New music discovery is complicated, especially if you’re already old. The truth is you’d rather hear what’s familiar than what’s unknown, unless it’s an instant get, which it rarely is, but I did hear a pretty good David Crosby cut from his last album on Spotify radio, as a matter of fact, it’s playing right now, it’s called “Sell Me A Diamond,” I’m not sure it bears twenty repeats, but it sounds like Crosby, and it’s not dated, it’s new, at least it’s new to me!
But it’s the old cuts that are revelatory. I just heard Jimmy Buffett’s “Son Of A Son Of A Sailor,” which is not his best cut, that’s “A Pirate Looks At Forty,” but it followed up his breakthrough “Changes In Latitudes, Changes In Attitudes,” with “Margaritaville,” but my Tallahassee lassie turned me on to Jimmy and “Son Of A Son Of A Sailor” was the first album I bought and I immediately became enraptured with the title cut, the opening cut on side one, and there’s this one part that closes me:
Haul the sheet in as we ride on the wind that our
Forefathers harnessed before us
Hear the bells ring as the tight rigging sings
It’s a son of a gun of a chorus
And on the subsequent live album, 1978’s “You Had To Be There,” which also opens with this same song, Jimmy references his broken leg and it’s these strayings from the norm that stay in your head.
And I’ve got a bit of sailing under my belt, nothing like Jimmy’s, I’ve never even been overnight, but what I love about being out on the ocean is you’re out of cell range. Last night I went to see Gillian Welch and Dave Rawlings and while they were playing their acoustic music it reminded me of the seventies, when this was the only place you could get this experience, live in concert, when the whole world wasn’t networked, when you never really miss anything, since it’s on YouTube, when you’re never really lonely since you can connect with your friends instantly on your mobile device, and I don’t want to give up the future but something is always lost in advancement, in this case that solitary existence away from the fray, when it was just you and the experience, undocumented, you bask in it and I miss it.

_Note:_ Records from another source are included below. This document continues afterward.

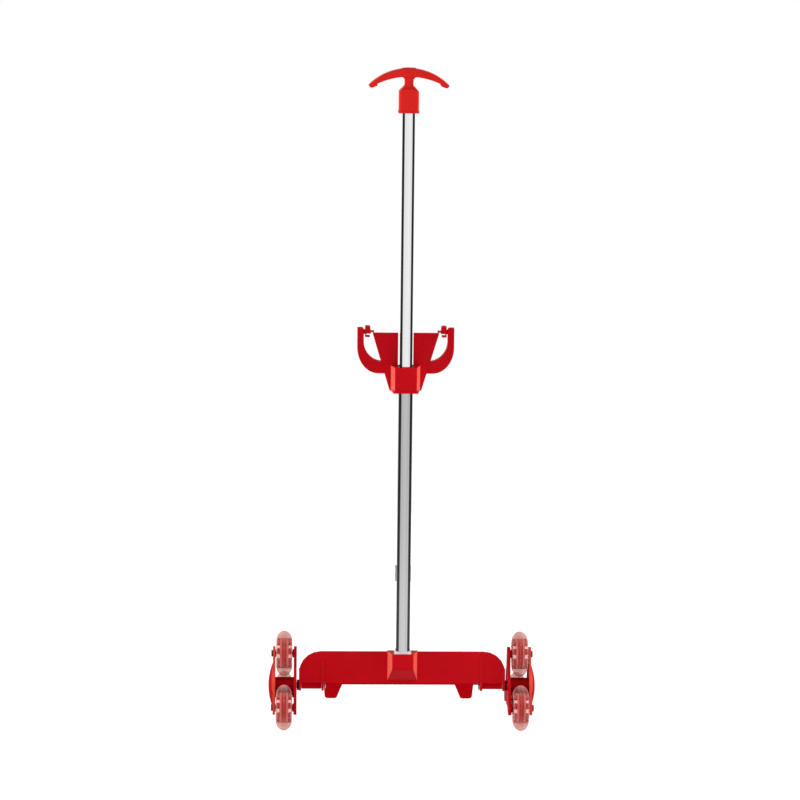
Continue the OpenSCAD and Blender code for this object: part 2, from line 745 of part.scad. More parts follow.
module deck_half() {
    block(-over, platform_w / 2, deck_start, platform_reach, deck_low, deck_top);
    block(platform_w / 2 - over, cheek_in - apart, deck_start, ear_end, deck_low, deck_top);
    block(-over, platform_w / 2, platform_reach - lip_t, platform_reach,
          deck_top - skirt_h, deck_top + lip_h);
    block(platform_w / 2 - skirt_t, platform_w / 2, skirt_start, platform_reach,
          deck_top - skirt_h, deck_top);
    for (x = [platform_w / 6, platform_w / 3])
        block(x - 1, x + 1, skirt_start, platform_reach - over, deck_top - skirt_h, deck_low + over);
    for (y = [skirt_start, (skirt_start + leg_front - leg_depth) / 2, leg_front - leg_depth - 1])
        block(-over, platform_w / 2 - over, y, y + 2, deck_top - skirt_h, deck_low + over);
    leg();
    bar_x(rib_out + apart, cheek_in - apart, 0, hub_z, knuckle_r);
    block(rib_out + apart, cheek_in - apart, 0, deck_start + over, deck_low, deck_top);
}

// Slots through the deck let water and dirt fall through
module deck_slots() for (x = [0, 1, 2], y = [0, 1])
    translate([platform_w / 12 + x * platform_w / 6, slot_y0 + y * slot_pitch, deck_low - over])
        linear_extrude(deck_t + 2 * over) union() {
            square([6, slot_l], center = true);
            for (s = [-1, 1]) translate([0, s * slot_l / 2]) circle(3);
        }

slot_l = 26;
slot_pitch = (leg_front - leg_depth - skirt_start) / 2;
slot_y0 = skirt_start + slot_pitch / 2;

module platform() color(red) placed() difference() {
    for (side = [LEFT, RIGHT]) on_side(side) deck_half();
    // Relief in the lip's edge, where it meets the pad of the catch
    block(-catch_w / 2 - over, catch_w / 2 + over, platform_reach - lip_t - over, platform_reach + over,
          deck_top + lip_h - lip_relief, deck_top + lip_h + over);
    for (side = [LEFT, RIGHT]) on_side(side) {
        bar_x(rib_in, cheek_out, 0, hub_z, axle_r + run_gap);
        deck_slots();
    }
}

// ---- Wheel clusters ------------------------------------------------------

// A place on a cluster: children are drawn with the hub on the X axis
module at_hub(side) placed() on_side(side) translate([0, 0, hub_z]) children();

module at_wheel(side, angle)
    at_hub(side) translate([0, cluster_arm * cos(angle), cluster_arm * sin(angle)]) children();

arm_flare = 8;
barrel_wall = 6.5;
bolt_boss_wall = 2.5;
nut_wall = 2;
clip_room = 2.6;

module star_outline() {
    circle(cluster_arm * 0.6);
    for (a = [TOP, FRONT, REAR]) rotate(a) {
        translate([cluster_arm, 0]) circle(lobe_r);
        polygon([[0, -lobe_r - arm_flare], [cluster_arm, -lobe_r],
                 [cluster_arm, lobe_r], [0, lobe_r + arm_flare]]);
    }
}

barrel_r = axle_r + barrel_wall;
bolt_boss_r = bolt_r + bolt_boss_wall;
nut_r = bolt_r + nut_wall;
nut_t = 2.6;

module bolt_holes(x0, x1) for (a = [TOP, FRONT, REAR])
    bar_x(x0, x1, cluster_arm * cos(a), cluster_arm * sin(a), bolt_r);

module carrier_inner(side) color(red) at_hub(side) difference() {
    union() {
        along_x(plate_in, plate_in_out) star_outline();
        bar_x(plate_in, wheel_mid, 0, 0, barrel_r);
        for (a = [TOP, FRONT, REAR])
            bar_x(plate_in, wheel_in - apart, cluster_arm * cos(a), cluster_arm * sin(a), bolt_boss_r);
    }
    bar_x(plate_in - over, wheel_mid + over, 0, 0, axle_r + run_gap);
    bolt_holes(plate_in - over, wheel_in);
    for (a = [TOP, FRONT, REAR])
        translate([plate_in - over, cluster_arm * cos(a), cluster_arm * sin(a)])
            rotate([0, 90, 0]) cylinder(r = nut_r, h = nut_t + over, $fn = 6);
}

dome_base_r = cluster_arm * 0.7;
dome_sphere_r = (dome_base_r * dome_base_r + dome_h * dome_h) / (2 * dome_h);

module carrier_outer(side) color(red) at_hub(side) difference() {
    union() {
        along_x(plate_out, plate_out_out) star_outline();
        intersection() {
            along_x(plate_out, plate_out_out + dome_h) star_outline();
            translate([plate_out_out + dome_h - dome_sphere_r, 0, 0]) rotate([0, 90, 0])
                sphere(dome_sphere_r, $fn = 128);
        }
        bar_x(wheel_mid, plate_out_out, 0, 0, barrel_r);
        for (a = [TOP, FRONT, REAR])
            bar_x(wheel_out + apart, plate_out_out, cluster_arm * cos(a), cluster_arm * sin(a), bolt_boss_r);
    }
    bar_x(wheel_mid - over, plate_out_out, 0, 0, axle_r + run_gap);
    bar_x(plate_out_out - over, axle_out + 0.6, 0, 0, axle_r + clip_room);
    bolt_holes(wheel_out, plate_out_out + dome_h);
}

module wheel_bolts(side) color(black) at_hub(side) {
    bolt_holes(plate_in, plate_out_out);
    for (a = [TOP, FRONT, REAR])
        bar_x(plate_out_out, plate_out_out + bolt_head_t,
              cluster_arm * cos(a), cluster_arm * sin(a), bolt_r + 1.4);
}

module wheel_nuts(side) color(steel) at_hub(side)
    for (a = [TOP, FRONT, REAR]) translate([plate_in + 0.4, cluster_arm * cos(a), cluster_arm * sin(a)])
        rotate([0, 90, 0]) difference() {
            cylinder(r = nut_r, h = nut_t - 0.4, $fn = 6);
            translate([0, 0, -over]) cylinder(r = bolt_r, h = nut_t + 2 * over);
        }

// Wheel, drawn about the Z axis and centred on it. The core's band has two
// grooves round it and a row of lugs along each side.
rim_r = wheel_r - tyre_depth;
rim_w = wheel_w * 0.54;
lug_reach = wheel_w * 0.455;
lug_depth = 4.5;
lug_drop = 0.5;
bead_depth = 4;
bead_bevel = 1;
wheel_hub_wall = 5.5;
lug_in_r = rim_r - lug_depth;
lug_out_r = rim_r - lug_drop;
bead_r = rim_r - bead_depth;
wheel_hub_r = bolt_r + wheel_hub_wall;
web_step = 2;
dish_rim = 1.5;
band_groove_w = wheel_w * 0.08;
band_groove_x = wheel_w * 0.1;
band_groove_t = 0.8;
tread_r = tyre_depth * 1.4;

module core_solid() {
    difference() {
        translate([0, 0, -rim_w / 2]) cylinder(r = rim_r, h = rim_w);
        for (s = [-1, 1]) translate([0, 0, s * band_groove_x - band_groove_w / 2]) difference() {
            cylinder(r = rim_r + over, h = band_groove_w);
            translate([0, 0, -over]) cylinder(r = rim_r - band_groove_t, h = band_groove_w + 2 * over);
        }
    }
    translate([0, 0, -wheel_w / 2]) cylinder(r = wheel_hub_r, h = wheel_w);
    for (i = [0 : lug_count - 1]) rotate(360 / lug_count * (i + 0.5))
        translate([lug_in_r, -lug_w / 2, -lug_reach])
            cube([lug_out_r - lug_in_r, lug_w, 2 * lug_reach]);
}

module core(side, angle) color(red) at_wheel(side, angle)
    translate([wheel_mid, 0, 0]) rotate([0, 90, 0]) difference() {
        core_solid();
        translate([0, 0, -wheel_w]) cylinder(r = bolt_r + run_gap, h = 2 * wheel_w);
        // A shallow dish on each face leaves a rim, a web and the hub
        for (s = [0, 1]) mirror([0, 0, s]) translate([0, 0, web_step]) difference() {
            cylinder(r = lug_in_r - dish_rim, h = wheel_w);
            translate([0, 0, -over]) cylinder(r = wheel_hub_r, h = 2 * wheel_w);
        }
    }

module tyre(side, angle) color(clear_pu) at_wheel(side, angle)
    translate([wheel_mid, 0, 0]) rotate([0, 90, 0]) difference() {
        rotate_extrude($fn = 96) polygon(concat(
            [[rim_r - band_groove_t, -rim_w / 2], [bead_r, -rim_w / 2], [bead_r, -wheel_w / 2 + bead_bevel]],
            ellipse_arc([wheel_r - tread_r, 0], tread_r, wheel_w / 2, -86, 86, 20),
            [[bead_r, wheel_w / 2 - bead_bevel], [bead_r, rim_w / 2], [rim_r - band_groove_t, rim_w / 2]]));
        core_solid();
    }

// ---- Nodes ---------------------------------------------------------------

base_bracket();
left_axle();
right_axle();
axle_clips();
hub_spacers();
outer_tube();
tube_ferrule();
guide_bush();
platform_catch();
bag_bracket();
tube_screws();
gate_pins();
left_gate();
right_gate();
inner_tube();
grip();
grip_screw();
lock_housing();
button();
push_rod();
button_spring();
lock_pin();
pin_spring();
platform();
carrier_inner(LEFT);  // left_carrier_inner
carrier_outer(LEFT);  // left_carrier_outer
wheel_bolts(LEFT);  // left_wheel_bolts
wheel_nuts(LEFT);  // left_wheel_nuts
carrier_inner(RIGHT);  // right_carrier_inner
carrier_outer(RIGHT);  // right_carrier_outer
wheel_bolts(RIGHT);  // right_wheel_bolts
wheel_nuts(RIGHT);  // right_wheel_nuts
tyre(LEFT, TOP);  // left_top_tyre
core(LEFT, TOP);  // left_top_core
tyre(LEFT, FRONT);  // left_front_tyre
core(LEFT, FRONT);  // left_front_core
tyre(LEFT, REAR);  // left_rear_tyre
core(LEFT, REAR);  // left_rear_core
tyre(RIGHT, TOP);  // right_top_tyre
core(RIGHT, TOP);  // right_top_core
tyre(RIGHT, FRONT);  // right_front_tyre
core(RIGHT, FRONT);  // right_front_core
tyre(RIGHT, REAR);  // right_rear_tyre
core(RIGHT, REAR);  // right_rear_core
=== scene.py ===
# Looks of the school bag trolley: finishes, softened moulded edges, studio and camera.
# Metres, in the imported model's own frame: +Z up, -Y towards the person pulling it.
from math import cos, radians, sin

import bmesh
import bpy
from mathutils import Matrix, Vector
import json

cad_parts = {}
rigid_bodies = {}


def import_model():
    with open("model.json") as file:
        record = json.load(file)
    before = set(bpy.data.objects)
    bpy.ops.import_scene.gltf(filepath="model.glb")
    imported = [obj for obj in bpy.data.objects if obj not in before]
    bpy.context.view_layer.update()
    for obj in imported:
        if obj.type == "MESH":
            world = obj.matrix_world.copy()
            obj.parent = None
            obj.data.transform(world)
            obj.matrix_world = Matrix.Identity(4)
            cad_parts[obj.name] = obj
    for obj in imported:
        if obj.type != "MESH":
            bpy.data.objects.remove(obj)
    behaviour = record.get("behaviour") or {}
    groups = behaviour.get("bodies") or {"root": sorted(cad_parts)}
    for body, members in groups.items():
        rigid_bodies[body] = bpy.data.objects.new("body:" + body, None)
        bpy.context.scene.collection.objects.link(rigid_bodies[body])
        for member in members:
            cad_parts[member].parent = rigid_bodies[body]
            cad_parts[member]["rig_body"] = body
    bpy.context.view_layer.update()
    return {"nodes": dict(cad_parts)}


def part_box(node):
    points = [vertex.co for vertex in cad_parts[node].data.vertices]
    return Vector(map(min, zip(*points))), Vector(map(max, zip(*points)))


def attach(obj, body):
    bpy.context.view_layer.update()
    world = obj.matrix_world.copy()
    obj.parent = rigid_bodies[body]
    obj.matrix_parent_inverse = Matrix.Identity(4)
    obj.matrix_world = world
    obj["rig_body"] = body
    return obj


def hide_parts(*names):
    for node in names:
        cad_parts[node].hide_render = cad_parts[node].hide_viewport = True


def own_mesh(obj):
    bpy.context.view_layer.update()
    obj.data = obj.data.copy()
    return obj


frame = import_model()
nodes = frame["nodes"]

SIDES = ("left", "right")
PLACES = ("top", "front", "rear")


# ---- Places read from the CAD nodes ----------------------------------------------

def pole_centre():
    low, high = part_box("outer_tube")
    return (low + high) / 2


def wheel_middle():
    """The distance of the wheels' middle from the pole's, to either side."""
    low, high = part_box("right_top_tyre")
    return (low.x + high.x) / 2


# ---- Shader helpers --------------------------------------------------------------

def new_material(name):
    material = bpy.data.materials.new(name)
    material.use_nodes = True
    tree = material.node_tree
    shader = tree.nodes["Principled BSDF"]
    return material, tree, shader


def surface(tree, output):
    tree.links.new(output, tree.nodes["Material Output"].inputs["Surface"])


def body_finish(shader, roughness, specular=0.0):
    shader.inputs["Roughness"].default_value = roughness
    shader.inputs["Specular IOR Level"].default_value = specular


def maths(tree, operation, *values):
    """A math node's result. Each value is a number or another node's output."""
    node = tree.nodes.new("ShaderNodeMath")
    node.operation = operation
    for socket, value in zip(node.inputs, values):
        if isinstance(value, (int, float)):
            socket.default_value = value
        else:
            tree.links.new(value, socket)
    return node.outputs["Value"]


def ramp(tree, value, low, high, start=0.3, end=0.7):
    """A value from low to high, as the input goes from start to end."""
    node = tree.nodes.new("ShaderNodeMapRange")
    node.inputs["From Min"].default_value = start
    node.inputs["From Max"].default_value = end
    node.inputs["To Min"].default_value = low
    node.inputs["To Max"].default_value = high
    tree.links.new(value, node.inputs["Value"])
    return node.outputs["Result"]


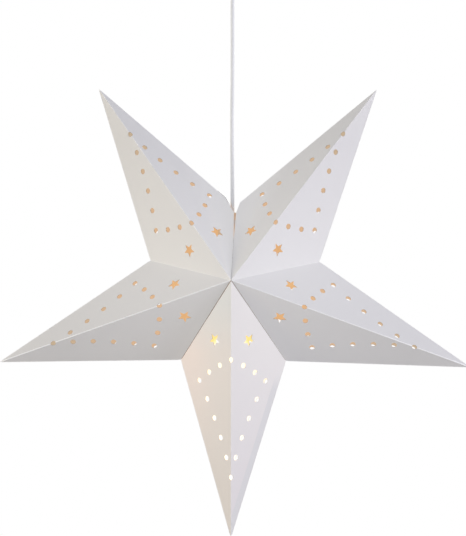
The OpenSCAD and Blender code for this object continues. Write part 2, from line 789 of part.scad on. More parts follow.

And last night on Spotify radio I heard Traffic’s “Rainmaker,” which brought me back to when I bought the album, when Traffic was cruising the hit parade.
And I heard my favorite Lyle Lovett song “Bears,” and this is how you do it:
Fire up the Spotify app on your mobile.
Click the “Radio” button on the bottom, it’s the second from the right.
And when you do this you’ll find “Your Daily Mix” and previous stations and “Recommended Stations,” but skip all those. Click on that + icon in the upper right-hand corner of the screen/app, and in the search box that comes up type in a band or a song and when the results come up click on the + button to the right of one and voila, you’ve built a station, which then starts to play, and what’s marvelous, if you’re a Premium customer you can skip as much as you want, even go back, and there’s a list of what’s going to be played next but I try not to look at that so I can be surprised.